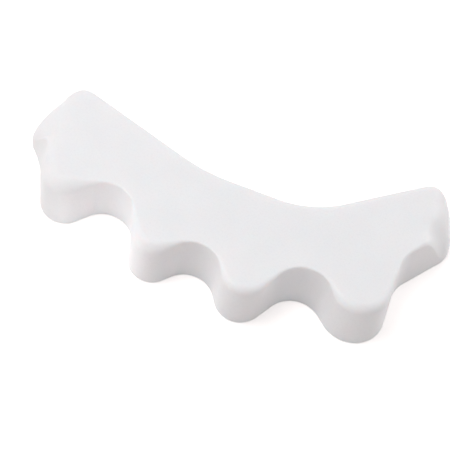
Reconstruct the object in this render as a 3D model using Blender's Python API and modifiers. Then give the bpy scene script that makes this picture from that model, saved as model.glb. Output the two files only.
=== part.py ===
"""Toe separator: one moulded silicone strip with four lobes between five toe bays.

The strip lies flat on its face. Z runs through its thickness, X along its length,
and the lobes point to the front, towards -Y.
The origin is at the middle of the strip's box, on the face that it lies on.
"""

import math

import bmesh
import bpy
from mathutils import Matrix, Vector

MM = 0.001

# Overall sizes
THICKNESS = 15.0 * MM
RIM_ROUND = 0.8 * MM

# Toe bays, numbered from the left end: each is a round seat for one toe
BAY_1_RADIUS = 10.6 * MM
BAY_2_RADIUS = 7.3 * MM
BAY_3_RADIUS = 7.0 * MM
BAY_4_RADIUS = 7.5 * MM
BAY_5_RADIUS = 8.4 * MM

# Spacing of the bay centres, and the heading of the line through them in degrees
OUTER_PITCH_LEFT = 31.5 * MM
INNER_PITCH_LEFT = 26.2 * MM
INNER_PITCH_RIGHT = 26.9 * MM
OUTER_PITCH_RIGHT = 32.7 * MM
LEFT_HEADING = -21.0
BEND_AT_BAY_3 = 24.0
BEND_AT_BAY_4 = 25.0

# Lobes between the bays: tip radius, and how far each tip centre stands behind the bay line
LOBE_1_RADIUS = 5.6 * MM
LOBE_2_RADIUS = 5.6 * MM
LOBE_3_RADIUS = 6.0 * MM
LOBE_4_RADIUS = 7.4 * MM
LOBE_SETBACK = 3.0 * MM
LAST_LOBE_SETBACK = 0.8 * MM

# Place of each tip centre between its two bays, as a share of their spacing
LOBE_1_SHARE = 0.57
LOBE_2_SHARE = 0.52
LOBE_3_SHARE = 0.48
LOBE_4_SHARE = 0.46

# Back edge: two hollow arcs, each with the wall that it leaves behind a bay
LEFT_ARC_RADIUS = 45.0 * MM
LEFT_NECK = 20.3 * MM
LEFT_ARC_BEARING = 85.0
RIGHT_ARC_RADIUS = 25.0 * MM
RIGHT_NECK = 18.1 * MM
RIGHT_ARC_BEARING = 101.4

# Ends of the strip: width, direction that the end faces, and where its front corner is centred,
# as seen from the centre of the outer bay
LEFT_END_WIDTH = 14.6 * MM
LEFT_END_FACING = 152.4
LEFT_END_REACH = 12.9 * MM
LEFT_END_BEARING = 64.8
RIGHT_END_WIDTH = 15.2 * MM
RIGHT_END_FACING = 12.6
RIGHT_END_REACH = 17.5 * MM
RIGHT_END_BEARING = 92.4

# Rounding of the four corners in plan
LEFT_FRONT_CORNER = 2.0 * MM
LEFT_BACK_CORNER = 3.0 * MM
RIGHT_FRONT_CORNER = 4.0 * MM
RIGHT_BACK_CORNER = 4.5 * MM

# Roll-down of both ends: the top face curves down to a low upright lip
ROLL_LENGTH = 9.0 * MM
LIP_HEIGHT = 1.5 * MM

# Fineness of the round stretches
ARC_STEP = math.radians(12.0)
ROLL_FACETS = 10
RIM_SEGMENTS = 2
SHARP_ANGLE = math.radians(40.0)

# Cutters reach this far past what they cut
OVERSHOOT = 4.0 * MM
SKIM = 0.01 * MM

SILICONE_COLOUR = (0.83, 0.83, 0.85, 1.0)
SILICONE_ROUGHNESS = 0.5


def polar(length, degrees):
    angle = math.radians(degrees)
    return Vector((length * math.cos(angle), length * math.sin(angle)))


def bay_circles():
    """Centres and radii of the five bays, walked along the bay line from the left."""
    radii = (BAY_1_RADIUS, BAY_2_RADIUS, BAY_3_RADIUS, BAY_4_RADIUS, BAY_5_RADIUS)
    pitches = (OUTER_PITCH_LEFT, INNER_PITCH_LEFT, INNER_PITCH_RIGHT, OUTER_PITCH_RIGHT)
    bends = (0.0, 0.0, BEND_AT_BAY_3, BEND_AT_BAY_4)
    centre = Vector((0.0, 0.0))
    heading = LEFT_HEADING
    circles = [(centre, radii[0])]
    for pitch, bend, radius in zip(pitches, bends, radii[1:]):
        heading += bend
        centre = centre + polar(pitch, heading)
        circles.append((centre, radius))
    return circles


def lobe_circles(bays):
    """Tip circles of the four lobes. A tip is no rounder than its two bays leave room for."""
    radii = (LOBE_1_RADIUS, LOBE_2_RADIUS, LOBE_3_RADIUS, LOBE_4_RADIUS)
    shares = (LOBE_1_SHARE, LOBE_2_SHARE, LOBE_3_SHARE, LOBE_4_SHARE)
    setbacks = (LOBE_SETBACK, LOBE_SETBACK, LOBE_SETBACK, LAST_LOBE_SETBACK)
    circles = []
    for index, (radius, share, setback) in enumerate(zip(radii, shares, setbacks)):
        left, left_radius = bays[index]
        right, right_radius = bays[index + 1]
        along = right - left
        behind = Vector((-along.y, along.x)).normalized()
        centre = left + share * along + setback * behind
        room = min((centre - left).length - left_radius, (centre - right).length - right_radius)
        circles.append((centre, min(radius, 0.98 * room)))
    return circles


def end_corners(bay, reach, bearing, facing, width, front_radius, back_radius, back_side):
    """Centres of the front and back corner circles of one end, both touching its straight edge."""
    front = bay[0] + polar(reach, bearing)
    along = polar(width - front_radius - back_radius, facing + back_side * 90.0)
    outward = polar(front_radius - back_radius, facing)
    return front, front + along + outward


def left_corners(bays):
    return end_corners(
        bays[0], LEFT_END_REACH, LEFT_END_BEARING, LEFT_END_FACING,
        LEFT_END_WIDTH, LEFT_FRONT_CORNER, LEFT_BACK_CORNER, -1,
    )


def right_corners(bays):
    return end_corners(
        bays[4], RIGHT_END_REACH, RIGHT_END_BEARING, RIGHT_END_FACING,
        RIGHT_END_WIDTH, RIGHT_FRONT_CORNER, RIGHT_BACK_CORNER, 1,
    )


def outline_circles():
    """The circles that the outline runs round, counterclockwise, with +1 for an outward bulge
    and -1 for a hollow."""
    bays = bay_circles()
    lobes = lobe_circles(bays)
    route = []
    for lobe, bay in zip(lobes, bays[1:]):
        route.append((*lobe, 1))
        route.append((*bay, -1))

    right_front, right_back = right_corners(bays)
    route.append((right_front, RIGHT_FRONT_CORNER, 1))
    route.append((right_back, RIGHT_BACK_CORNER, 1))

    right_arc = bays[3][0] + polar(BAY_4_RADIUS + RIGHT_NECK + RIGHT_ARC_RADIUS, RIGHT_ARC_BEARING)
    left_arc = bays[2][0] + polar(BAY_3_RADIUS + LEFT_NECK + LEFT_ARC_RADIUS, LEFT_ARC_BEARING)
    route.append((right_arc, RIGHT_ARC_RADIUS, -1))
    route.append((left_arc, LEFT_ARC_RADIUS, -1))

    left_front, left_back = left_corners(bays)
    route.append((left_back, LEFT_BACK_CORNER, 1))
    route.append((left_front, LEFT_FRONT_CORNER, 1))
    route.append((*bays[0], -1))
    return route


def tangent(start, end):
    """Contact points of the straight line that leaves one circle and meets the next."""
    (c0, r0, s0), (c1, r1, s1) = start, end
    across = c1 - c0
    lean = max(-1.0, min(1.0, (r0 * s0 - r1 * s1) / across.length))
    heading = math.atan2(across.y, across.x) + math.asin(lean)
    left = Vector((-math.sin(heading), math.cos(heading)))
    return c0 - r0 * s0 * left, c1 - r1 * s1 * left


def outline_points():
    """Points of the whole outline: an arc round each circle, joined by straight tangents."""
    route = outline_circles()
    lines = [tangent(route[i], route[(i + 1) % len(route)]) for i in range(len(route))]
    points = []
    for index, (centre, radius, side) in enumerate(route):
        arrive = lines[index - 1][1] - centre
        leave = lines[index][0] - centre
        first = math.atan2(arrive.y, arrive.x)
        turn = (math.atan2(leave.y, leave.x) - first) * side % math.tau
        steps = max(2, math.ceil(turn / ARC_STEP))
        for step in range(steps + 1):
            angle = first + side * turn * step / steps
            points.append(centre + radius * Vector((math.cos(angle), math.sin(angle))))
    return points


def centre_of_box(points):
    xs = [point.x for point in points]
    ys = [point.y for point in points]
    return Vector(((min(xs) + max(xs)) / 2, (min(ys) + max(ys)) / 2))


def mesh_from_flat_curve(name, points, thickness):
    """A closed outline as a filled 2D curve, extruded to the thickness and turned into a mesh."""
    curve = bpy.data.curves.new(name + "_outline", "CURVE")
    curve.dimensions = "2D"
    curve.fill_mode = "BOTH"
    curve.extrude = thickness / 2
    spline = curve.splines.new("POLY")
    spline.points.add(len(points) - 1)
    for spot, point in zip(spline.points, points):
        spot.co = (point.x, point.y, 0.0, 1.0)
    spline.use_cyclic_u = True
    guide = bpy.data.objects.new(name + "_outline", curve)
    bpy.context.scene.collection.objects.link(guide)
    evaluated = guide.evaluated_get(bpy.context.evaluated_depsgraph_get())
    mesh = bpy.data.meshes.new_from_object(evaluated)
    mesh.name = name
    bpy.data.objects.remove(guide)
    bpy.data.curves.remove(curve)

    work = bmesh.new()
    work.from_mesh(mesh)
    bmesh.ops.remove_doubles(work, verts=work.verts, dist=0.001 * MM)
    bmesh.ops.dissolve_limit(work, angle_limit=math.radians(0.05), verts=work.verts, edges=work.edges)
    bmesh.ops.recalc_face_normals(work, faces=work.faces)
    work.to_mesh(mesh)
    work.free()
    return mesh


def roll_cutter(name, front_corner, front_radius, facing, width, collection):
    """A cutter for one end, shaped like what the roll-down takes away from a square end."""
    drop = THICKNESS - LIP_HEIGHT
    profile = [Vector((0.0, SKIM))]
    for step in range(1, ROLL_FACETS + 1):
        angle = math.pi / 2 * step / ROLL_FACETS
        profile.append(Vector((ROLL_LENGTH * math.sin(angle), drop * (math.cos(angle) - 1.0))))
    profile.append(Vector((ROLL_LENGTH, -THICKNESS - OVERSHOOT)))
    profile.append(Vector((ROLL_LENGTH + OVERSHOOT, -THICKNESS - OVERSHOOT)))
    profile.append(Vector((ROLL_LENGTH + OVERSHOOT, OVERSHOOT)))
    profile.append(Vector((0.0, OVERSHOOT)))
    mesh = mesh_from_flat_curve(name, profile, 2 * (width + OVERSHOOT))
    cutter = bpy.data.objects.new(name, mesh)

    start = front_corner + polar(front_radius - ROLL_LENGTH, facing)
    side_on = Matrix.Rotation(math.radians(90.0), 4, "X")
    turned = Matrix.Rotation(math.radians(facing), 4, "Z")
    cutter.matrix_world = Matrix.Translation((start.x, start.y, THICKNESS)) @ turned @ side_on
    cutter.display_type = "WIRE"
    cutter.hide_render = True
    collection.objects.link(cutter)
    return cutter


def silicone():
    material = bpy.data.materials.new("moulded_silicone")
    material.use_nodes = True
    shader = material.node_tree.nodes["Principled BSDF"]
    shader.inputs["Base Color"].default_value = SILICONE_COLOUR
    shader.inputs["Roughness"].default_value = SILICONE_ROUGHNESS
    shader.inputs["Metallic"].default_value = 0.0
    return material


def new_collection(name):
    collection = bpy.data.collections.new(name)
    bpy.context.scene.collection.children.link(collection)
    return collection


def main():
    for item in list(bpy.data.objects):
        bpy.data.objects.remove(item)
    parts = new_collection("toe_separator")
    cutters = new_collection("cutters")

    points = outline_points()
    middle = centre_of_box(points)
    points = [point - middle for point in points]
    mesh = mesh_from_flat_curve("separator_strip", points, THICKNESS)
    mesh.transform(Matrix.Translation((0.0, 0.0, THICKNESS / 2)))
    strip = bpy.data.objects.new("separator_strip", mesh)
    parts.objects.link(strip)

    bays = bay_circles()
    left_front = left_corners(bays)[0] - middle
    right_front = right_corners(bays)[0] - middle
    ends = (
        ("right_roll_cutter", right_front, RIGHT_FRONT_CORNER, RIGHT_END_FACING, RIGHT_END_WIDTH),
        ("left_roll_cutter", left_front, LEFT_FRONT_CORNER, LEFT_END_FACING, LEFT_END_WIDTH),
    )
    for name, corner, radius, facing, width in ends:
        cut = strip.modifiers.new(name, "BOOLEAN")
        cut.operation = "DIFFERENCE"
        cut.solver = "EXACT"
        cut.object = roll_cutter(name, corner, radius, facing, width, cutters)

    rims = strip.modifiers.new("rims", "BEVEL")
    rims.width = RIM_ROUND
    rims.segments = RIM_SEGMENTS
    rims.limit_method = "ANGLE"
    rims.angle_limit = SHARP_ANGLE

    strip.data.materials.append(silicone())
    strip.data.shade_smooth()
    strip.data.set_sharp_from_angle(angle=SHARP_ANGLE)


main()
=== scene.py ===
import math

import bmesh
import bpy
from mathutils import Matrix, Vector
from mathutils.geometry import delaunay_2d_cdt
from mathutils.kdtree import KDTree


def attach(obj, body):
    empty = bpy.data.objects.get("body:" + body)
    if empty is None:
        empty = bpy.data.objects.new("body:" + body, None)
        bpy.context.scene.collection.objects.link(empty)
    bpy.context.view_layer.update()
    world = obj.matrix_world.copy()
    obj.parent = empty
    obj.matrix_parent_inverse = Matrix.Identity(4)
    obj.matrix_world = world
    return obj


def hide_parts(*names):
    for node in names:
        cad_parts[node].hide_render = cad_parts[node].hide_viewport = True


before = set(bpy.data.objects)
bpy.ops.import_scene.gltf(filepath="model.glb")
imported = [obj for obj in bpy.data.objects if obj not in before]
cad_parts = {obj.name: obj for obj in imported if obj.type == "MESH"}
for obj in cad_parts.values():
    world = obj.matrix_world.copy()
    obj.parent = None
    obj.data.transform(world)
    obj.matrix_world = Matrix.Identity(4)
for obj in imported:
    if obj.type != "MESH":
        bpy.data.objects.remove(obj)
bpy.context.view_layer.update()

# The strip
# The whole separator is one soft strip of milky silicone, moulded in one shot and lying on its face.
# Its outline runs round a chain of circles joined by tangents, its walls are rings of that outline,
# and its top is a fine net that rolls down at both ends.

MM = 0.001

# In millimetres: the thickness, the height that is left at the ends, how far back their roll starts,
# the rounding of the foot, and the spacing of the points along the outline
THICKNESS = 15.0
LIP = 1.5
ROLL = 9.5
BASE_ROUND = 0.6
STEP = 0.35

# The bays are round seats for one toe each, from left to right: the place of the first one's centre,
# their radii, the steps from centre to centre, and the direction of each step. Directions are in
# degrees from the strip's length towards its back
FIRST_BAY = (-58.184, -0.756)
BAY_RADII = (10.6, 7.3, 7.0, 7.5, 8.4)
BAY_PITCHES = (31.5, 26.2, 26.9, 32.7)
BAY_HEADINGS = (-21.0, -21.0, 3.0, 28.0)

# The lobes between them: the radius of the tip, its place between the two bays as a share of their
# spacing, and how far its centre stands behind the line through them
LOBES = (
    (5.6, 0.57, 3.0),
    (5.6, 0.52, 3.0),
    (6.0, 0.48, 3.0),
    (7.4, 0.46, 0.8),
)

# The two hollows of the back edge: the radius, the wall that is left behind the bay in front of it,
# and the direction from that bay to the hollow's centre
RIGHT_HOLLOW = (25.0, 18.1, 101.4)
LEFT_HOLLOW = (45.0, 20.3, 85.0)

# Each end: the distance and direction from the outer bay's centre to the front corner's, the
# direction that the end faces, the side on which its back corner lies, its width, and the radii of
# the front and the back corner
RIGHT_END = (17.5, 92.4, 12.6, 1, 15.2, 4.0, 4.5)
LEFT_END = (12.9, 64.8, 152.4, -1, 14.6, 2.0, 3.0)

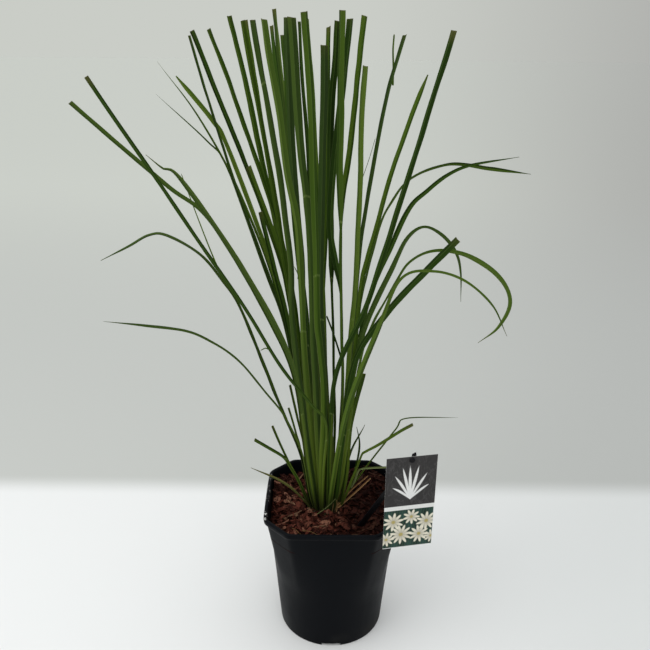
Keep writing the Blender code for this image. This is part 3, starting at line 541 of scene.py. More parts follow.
____________
* **Your goal**:
Repeat exactly the lines running from the one with "strip.data.materials.append(silicone())" through the one with "STEP = 0.35", both included.

* **Correct answer**:
    strip.data.materials.append(silicone())
    strip.data.shade_smooth()
    strip.data.set_sharp_from_angle(angle=SHARP_ANGLE)


main()
=== scene.py ===
import math

import bmesh
import bpy
from mathutils import Matrix, Vector
from mathutils.geometry import delaunay_2d_cdt
from mathutils.kdtree import KDTree


def attach(obj, body):
    empty = bpy.data.objects.get("body:" + body)
    if empty is None:
        empty = bpy.data.objects.new("body:" + body, None)
        bpy.context.scene.collection.objects.link(empty)
    bpy.context.view_layer.update()
    world = obj.matrix_world.copy()
    obj.parent = empty
    obj.matrix_parent_inverse = Matrix.Identity(4)
    obj.matrix_world = world
    return obj


def hide_parts(*names):
    for node in names:
        cad_parts[node].hide_render = cad_parts[node].hide_viewport = True


before = set(bpy.data.objects)
bpy.ops.import_scene.gltf(filepath="model.glb")
imported = [obj for obj in bpy.data.objects if obj not in before]
cad_parts = {obj.name: obj for obj in imported if obj.type == "MESH"}
for obj in cad_parts.values():
    world = obj.matrix_world.copy()
    obj.parent = None
    obj.data.transform(world)
    obj.matrix_world = Matrix.Identity(4)
for obj in imported:
    if obj.type != "MESH":
        bpy.data.objects.remove(obj)
bpy.context.view_layer.update()

# The strip
# The whole separator is one soft strip of milky silicone, moulded in one shot and lying on its face.
# Its outline runs round a chain of circles joined by tangents, its walls are rings of that outline,
# and its top is a fine net that rolls down at both ends.

MM = 0.001

# In millimetres: the thickness, the height that is left at the ends, how far back their roll starts,
# the rounding of the foot, and the spacing of the points along the outline
THICKNESS = 15.0
LIP = 1.5
ROLL = 9.5
BASE_ROUND = 0.6
STEP = 0.35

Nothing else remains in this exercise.